Chapter 76

Mickey had been right-rigging the explosives was not complicated. But it sure as hell wasn’t easy peasy. Sweat poured off The Chameleon’s face, and the white shirt under his waiter’s uniform was soaked through as he inserted the remote detonator into the C4 on the starboard side of the yacht.

“One down, two to go,” he said to the semiconscious seaman who was trussed, gagged, and secured to a six-inch-wide stainless-steel pipe. “According to my friend Mickey, all it takes is three perfectly placed charges, and you can sink this tub without a ripple. Let’s hope he was right, God rest his soul.”

The man pulled hard at his bonds, straining the veins on his neck and forehead.

“Don’t do that,” Gabriel said. “You’ll give yourself a stroke or some kind of a brain hemorrhage.
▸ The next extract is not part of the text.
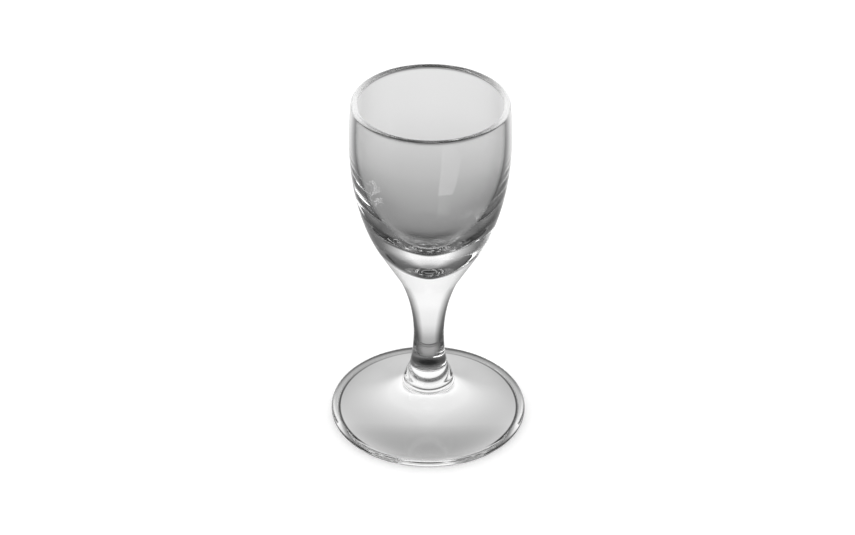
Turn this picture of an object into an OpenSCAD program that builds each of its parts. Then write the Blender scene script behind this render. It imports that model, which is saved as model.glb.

Relax. Stick around for the fireworks.”

Connor stopped squirming.

“Good,” The Chameleon said. “You know, if you and I had met under different circumstances-I don’t know, like in a bar or something-I bet we’d have hit it off great. We’ve got a lot in common. You’re down here in the goddamn boiler room and all the stars are up on deck. That’s the kind of shit I have to put up with. I’m either a guy reading a newspaper in the back of a bus, or a businessman getting out of an elevator, or a dead soldier on a battlefield. Never the hero. Never the big star. You know what I’m talking about?”

The man’s only response was the tear that streamed silently over his duct-taped mouth and onto the floor.

“I know,” The Chameleon said. “It’s a crying shame the way they treat us. But that’s all going to change. Tomorrow morning’s newspaper, you and me-we’re going to be headliners.”